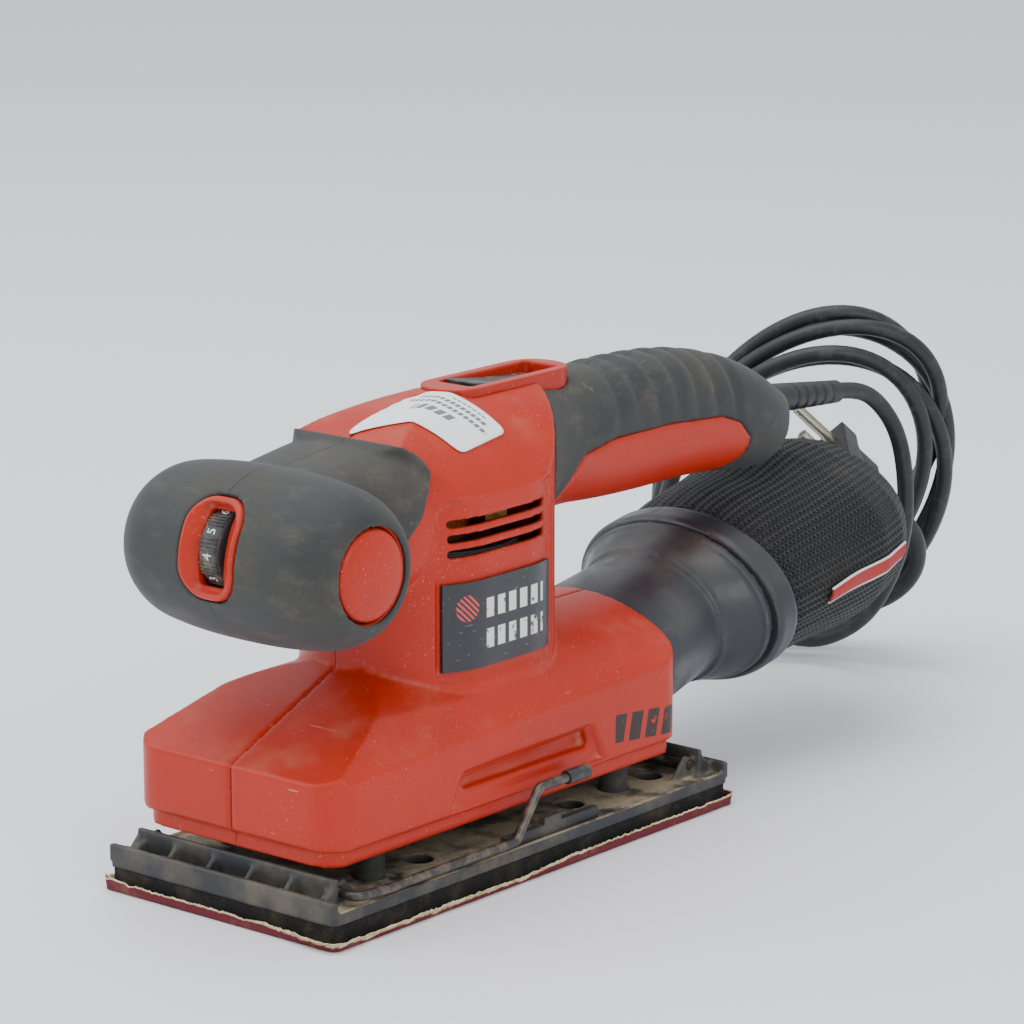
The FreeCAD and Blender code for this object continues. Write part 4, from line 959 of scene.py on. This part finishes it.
def make_sticker():
    """A round-cornered sheet of paper that lies over the crown of the tower."""
    shells = bmesh.new()
    for side in ("left", "right"):
        shells.from_mesh(bpy.data.objects["shell_" + side].data)
    skin = BVHTree.FromBMesh(shells)
    shells.free()
    around, rings = 120, 16
    outline = rounded_outline(STICKER_HALF_LENGTH, STICKER_HALF_WIDTH, 2.4, around)
    work = bmesh.new()
    uv = work.loops.layers.uv.new("sheet")
    a, b, c, d = STICKER_CORNERS

    def laid(x, y):
        u, v = (x / STICKER_HALF_LENGTH + 1) / 2, (y / STICKER_HALF_WIDTH + 1) / 2
        flat = (a * (1 - u) + b * u) * (1 - v) + (d * (1 - u) + c * u) * v
        hit = skin.ray_cast(Vector((flat.x, flat.y, 200)) * MM, Vector((0, 0, -1)))[0]
        return (u, v), work.verts.new(hit + Vector((0, 0, 0.3 * MM)))

    grid = [[laid(x * k / rings, y * k / rings) for x, y in outline] for k in range(1, rings + 1)]
    middle = laid(0, 0)
    faces = []
    for i in range(around):
        j = (i + 1) % around
        faces.append((middle, grid[0][i], grid[0][j]))
        for low, high in zip(grid, grid[1:]):
            faces.append((low[i], high[i], high[j], low[j]))
    for corners in faces:
        face = work.faces.new([vertex for place, vertex in corners])
        for loop, (place, vertex) in zip(face.loops, corners):
            loop[uv].uv = place
    bmesh.ops.smooth_vert(work, verts=work.verts, factor=0.5, use_axis_z=True)
    mesh = thickened("sticker", meshed(work, "sticker"), 0.2 * MM, 1.0)
    material = finish("white_sticker_paper", sticker_paper)
    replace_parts(put("price_sticker", mesh, material, "body"), "paper_sticker")


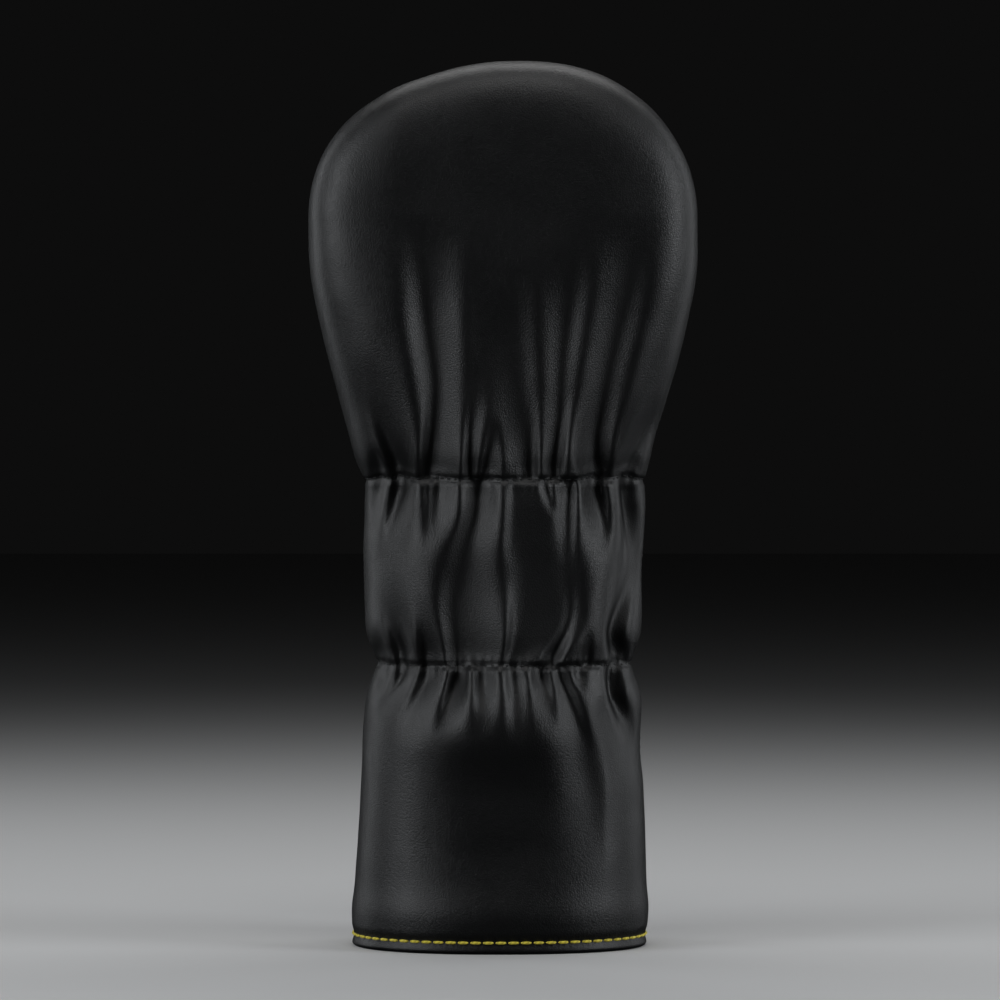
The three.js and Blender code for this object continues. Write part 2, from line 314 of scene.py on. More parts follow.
SKIRT_CREASES = (
    crease((102.6, -42.9, 2.4, 4), (97, -43.4, 1.8, 4), (89, -44.6, 0, 4)),
    crease((102.6, -35.6, 3.4, 7), (98, -37.7, 3.2, 8), (92, -40.6, 1.8, 9), (84, -43, 0, 10)),
    crease((102.6, -26.7, 3.2, 8), (95, -29.2, 2.6, 10), (86, -33, 1.2, 12), (74, -37, 0, 12)),
    crease((102.6, -15.7, 4.2, 6), (93, -18.2, 4.0, 7), (85, -20.6, 2.2, 8), (78, -22.5, 0, 9), steep=2.0),
    crease((102.6, -8.0, 3.4, 6), (92, -7.2, 2.8, 6), (85, -7.0, 1.4, 6), (76, -7, 0, 7), steep=2.4),
    crease((102.6, 3.9, 2.6, -5), (95, 4.6, 2.6, -5.5), (84, 5.1, 1.8, -6), (74, 5.5, 0, -7), steep=2.6),
    crease((102.6, 13.2, 4.0, 5), (96, 15.0, 3.4, 6), (87, 17.0, 2.0, 8), (76, 20, 0, 9), steep=2.6),
    crease((102.6, 19.2, 2.4, 3), (94, 22.9, 3.0, 6), (86, 25.9, 3.2, 8), (79, 28.2, 3.0, 10),
           (64, 32.0, 1.8, 12), (48, 34.0, 0.9, 14), (28, 34.8, 0, 14), steep=2.2),
    crease((102.6, 27.8, 1.8, 3), (98, 28.0, 1.2, 3), (93, 28.3, 0, 3), steep=1.2),
    crease((102.6, 38.0, 5.5, 1.4), (92, 39.4, 7.5, 1.4), (84, 41.6, 6.5, 1.4), (75, 44.2, 4, 1.4),
           (62, 46, 0, 1.4), steep=4.0),
    crease((92, 36.2, 0, 5), (84, 37.4, 1.2, 6), (69, 42.6, 1.2, 7), (58, 46, 0, 8), steep=2.0),
)

CREASE_DEPTH = 1.45  # the creases are this many times deeper than their listed depths
CRISP_BLUR = (0.75, 0.7)  # across and up, by the gather lines
SOFT_BLUR = (3.0, 4.0)  # across and up, far from them
CRISP_REACH, SOFTENING_REACH = 3, 28  # where the creases start to soften, and over what distance
LINE_HOLD = 0.22  # share of a crease's depth that the stitches take out of it
FOLD_MATT_DEPTH = 11.0  # depth of fold at which the leather is as matt as it gets
FOLD_MATT = 0.16  # roughness that it gains there
RELIEF_STEP = 0.25
RELIEF_X = np.arange(-76, 76 + RELIEF_STEP, RELIEF_STEP)
RELIEF_Z = np.arange(0, DOME_START + RELIEF_STEP, RELIEF_STEP)


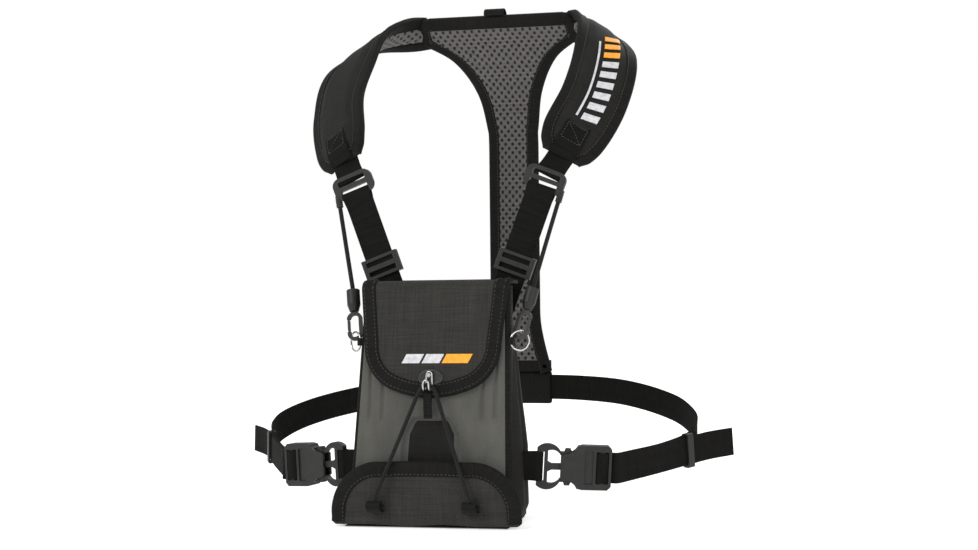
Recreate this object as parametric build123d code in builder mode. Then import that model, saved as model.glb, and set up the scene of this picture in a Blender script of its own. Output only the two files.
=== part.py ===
"""Chest harness for optics: a lidded pouch on a padded yoke, a waist belt and two tethers.

The harness is drawn in the shape it has when worn. Millimetres, +Z up, -Y to the front.
The origin is the middle of the pouch's back face, which lies on the wearer's chest.
"""
import os
from math import cos, hypot, radians, sin

from build123d import *

os.makedirs("parts", exist_ok=True)

# ---------------------------------------------------------------- driving dimensions
webbing_width = 25.0
webbing_thickness = 1.6

pouch_top = 96.0
pouch_bottom = -96.0
pouch_tab_level = -37.0
back_half_width = {"top": 54.0, "tab": 69.0, "bottom": 67.0}
front_half_width = {"top": 60.0, "bottom": 66.0}
front_depth = {"top": 22.0, "bottom": 46.0}
back_thickness = 4.0
wall_thickness = 2.5
floor_thickness = 4.0
shell_thickness = 5.0

lid_half_width = 62.5
lid_drop = 92.0
lid_thickness = 3.0
lid_gap = 0.6
binding_width = 11.0
binding_thickness = 1.0

flap_half_width = 79.0
flap_height = 50.0
flap_thickness = 3.0

bungee_diameter = 3.2
tether_diameter = 3.6

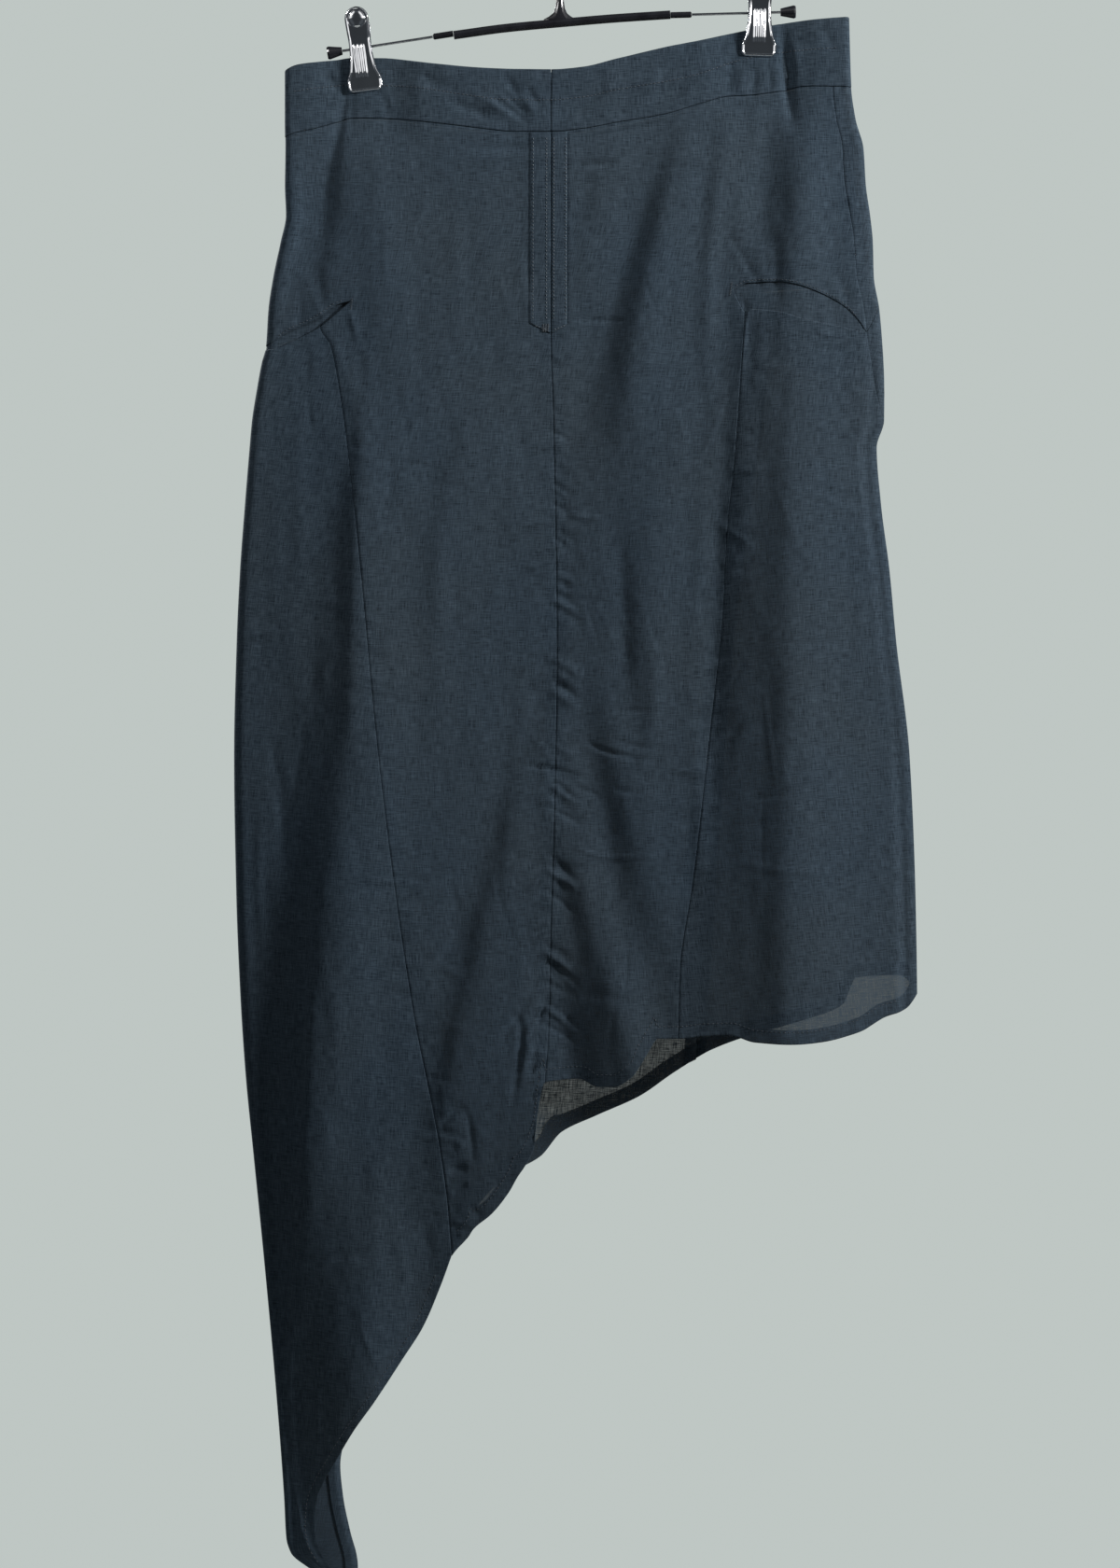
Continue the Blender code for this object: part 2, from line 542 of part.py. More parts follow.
============================================================
» **Given task**
Your task is to repeat the material above exactly, without its pictures.

» **Response**
The FreeCAD and Blender code for this object continues. Write part 4, from line 959 of scene.py on. This part finishes it.
def make_sticker():
    """A round-cornered sheet of paper that lies over the crown of the tower."""
    shells = bmesh.new()
    for side in ("left", "right"):
        shells.from_mesh(bpy.data.objects["shell_" + side].data)
    skin = BVHTree.FromBMesh(shells)
    shells.free()
    around, rings = 120, 16
    outline = rounded_outline(STICKER_HALF_LENGTH, STICKER_HALF_WIDTH, 2.4, around)
    work = bmesh.new()
    uv = work.loops.layers.uv.new("sheet")
    a, b, c, d = STICKER_CORNERS

    def laid(x, y):
        u, v = (x / STICKER_HALF_LENGTH + 1) / 2, (y / STICKER_HALF_WIDTH + 1) / 2
        flat = (a * (1 - u) + b * u) * (1 - v) + (d * (1 - u) + c * u) * v
        hit = skin.ray_cast(Vector((flat.x, flat.y, 200)) * MM, Vector((0, 0, -1)))[0]
        return (u, v), work.verts.new(hit + Vector((0, 0, 0.3 * MM)))

    grid = [[laid(x * k / rings, y * k / rings) for x, y in outline] for k in range(1, rings + 1)]
    middle = laid(0, 0)
    faces = []
    for i in range(around):
        j = (i + 1) % around
        faces.append((middle, grid[0][i], grid[0][j]))
        for low, high in zip(grid, grid[1:]):
            faces.append((low[i], high[i], high[j], low[j]))
    for corners in faces:
        face = work.faces.new([vertex for place, vertex in corners])
        for loop, (place, vertex) in zip(face.loops, corners):
            loop[uv].uv = place
    bmesh.ops.smooth_vert(work, verts=work.verts, factor=0.5, use_axis_z=True)
    mesh = thickened("sticker", meshed(work, "sticker"), 0.2 * MM, 1.0)
    material = finish("white_sticker_paper", sticker_paper)
    replace_parts(put("price_sticker", mesh, material, "body"), "paper_sticker")


The three.js and Blender code for this object continues. Write part 2, from line 314 of scene.py on. More parts follow.
SKIRT_CREASES = (
    crease((102.6, -42.9, 2.4, 4), (97, -43.4, 1.8, 4), (89, -44.6, 0, 4)),
    crease((102.6, -35.6, 3.4, 7), (98, -37.7, 3.2, 8), (92, -40.6, 1.8, 9), (84, -43, 0, 10)),
    crease((102.6, -26.7, 3.2, 8), (95, -29.2, 2.6, 10), (86, -33, 1.2, 12), (74, -37, 0, 12)),
    crease((102.6, -15.7, 4.2, 6), (93, -18.2, 4.0, 7), (85, -20.6, 2.2, 8), (78, -22.5, 0, 9), steep=2.0),
    crease((102.6, -8.0, 3.4, 6), (92, -7.2, 2.8, 6), (85, -7.0, 1.4, 6), (76, -7, 0, 7), steep=2.4),
    crease((102.6, 3.9, 2.6, -5), (95, 4.6, 2.6, -5.5), (84, 5.1, 1.8, -6), (74, 5.5, 0, -7), steep=2.6),
    crease((102.6, 13.2, 4.0, 5), (96, 15.0, 3.4, 6), (87, 17.0, 2.0, 8), (76, 20, 0, 9), steep=2.6),
    crease((102.6, 19.2, 2.4, 3), (94, 22.9, 3.0, 6), (86, 25.9, 3.2, 8), (79, 28.2, 3.0, 10),
           (64, 32.0, 1.8, 12), (48, 34.0, 0.9, 14), (28, 34.8, 0, 14), steep=2.2),
    crease((102.6, 27.8, 1.8, 3), (98, 28.0, 1.2, 3), (93, 28.3, 0, 3), steep=1.2),
    crease((102.6, 38.0, 5.5, 1.4), (92, 39.4, 7.5, 1.4), (84, 41.6, 6.5, 1.4), (75, 44.2, 4, 1.4),
           (62, 46, 0, 1.4), steep=4.0),
    crease((92, 36.2, 0, 5), (84, 37.4, 1.2, 6), (69, 42.6, 1.2, 7), (58, 46, 0, 8), steep=2.0),
)

CREASE_DEPTH = 1.45  # the creases are this many times deeper than their listed depths
CRISP_BLUR = (0.75, 0.7)  # across and up, by the gather lines
SOFT_BLUR = (3.0, 4.0)  # across and up, far from them
CRISP_REACH, SOFTENING_REACH = 3, 28  # where the creases start to soften, and over what distance
LINE_HOLD = 0.22  # share of a crease's depth that the stitches take out of it
FOLD_MATT_DEPTH = 11.0  # depth of fold at which the leather is as matt as it gets
FOLD_MATT = 0.16  # roughness that it gains there
RELIEF_STEP = 0.25
RELIEF_X = np.arange(-76, 76 + RELIEF_STEP, RELIEF_STEP)
RELIEF_Z = np.arange(0, DOME_START + RELIEF_STEP, RELIEF_STEP)


Recreate this object as parametric build123d code in builder mode. Then import that model, saved as model.glb, and set up the scene of this picture in a Blender script of its own. Output only the two files.
=== part.py ===
"""Chest harness for optics: a lidded pouch on a padded yoke, a waist belt and two tethers.

The harness is drawn in the shape it has when worn. Millimetres, +Z up, -Y to the front.
The origin is the middle of the pouch's back face, which lies on the wearer's chest.
"""
import os
from math import cos, hypot, radians, sin

from build123d import *

os.makedirs("parts", exist_ok=True)

# ---------------------------------------------------------------- driving dimensions
webbing_width = 25.0
webbing_thickness = 1.6

pouch_top = 96.0
pouch_bottom = -96.0
pouch_tab_level = -37.0
back_half_width = {"top": 54.0, "tab": 69.0, "bottom": 67.0}
front_half_width = {"top": 60.0, "bottom": 66.0}
front_depth = {"top": 22.0, "bottom": 46.0}
back_thickness = 4.0
wall_thickness = 2.5
floor_thickness = 4.0
shell_thickness = 5.0

lid_half_width = 62.5
lid_drop = 92.0
lid_thickness = 3.0
lid_gap = 0.6
binding_width = 11.0
binding_thickness = 1.0

flap_half_width = 79.0
flap_height = 50.0
flap_thickness = 3.0

bungee_diameter = 3.2
tether_diameter = 3.6

Continue the Blender code for this object: part 2, from line 542 of part.py. More parts follow.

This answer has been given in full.